- Tarveh Morteza Location within Iran
- Coordinates: 33°17′36″N 47°46′24″E﻿ / ﻿33.29333°N 47.77333°E
- Country: Iran
- Province: Lorestan
- County: Mamulan
- District: Central
- Rural District: Zivdar

Population (2016)
- • Total: 77
- Time zone: UTC+3:30 (IRST)

= Tarveh Morteza =

Village in Lorestan province, Iran

Tarveh Morteza (تروه مرتضي) (Note: Also romanized as Tarveh Maratzi, Tarveh Maratẕī, and Tarveh Morteẕá; also known as Tarveh) is a village in Zivdar Rural District of the Central District (Note: Formerly Mamulan District of Pol-e Dokhtar County) in Mamulan County, Lorestan province, Iran.

==Demographics==
===Population===
At the time of the 2006 National Census, the village's population was 35 in eight households, when it was in Afrineh Rural District of Mamulan District (Note: Renamed the Central District of Mamulan County) in Pol-e Dokhtar County. The following census in 2011 counted a population below the reporting threshold.

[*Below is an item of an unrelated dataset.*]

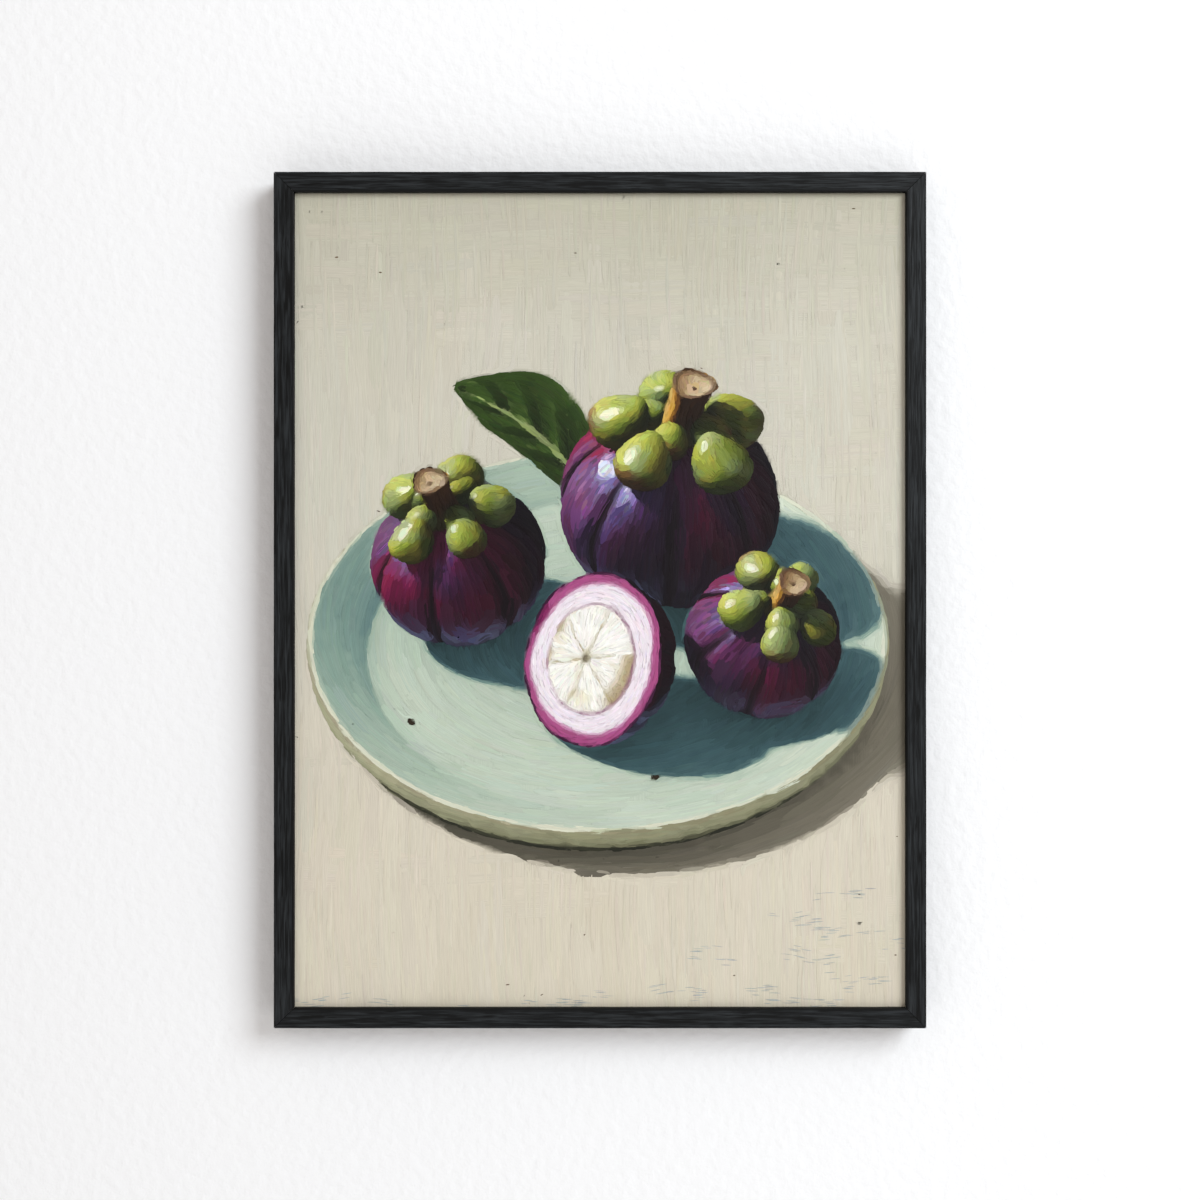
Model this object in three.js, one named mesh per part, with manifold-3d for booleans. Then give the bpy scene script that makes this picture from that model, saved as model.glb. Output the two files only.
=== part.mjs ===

The 2016 census measured the population of the village as 77 people in 17 households.

In 2023, the district was separated from the county in the establishment of Mamulan County and renamed the Central District. The rural district was transferred to the new Afrineh District, and Tarveh Morteza was transferred to Zivdar Rural District created in the Central District.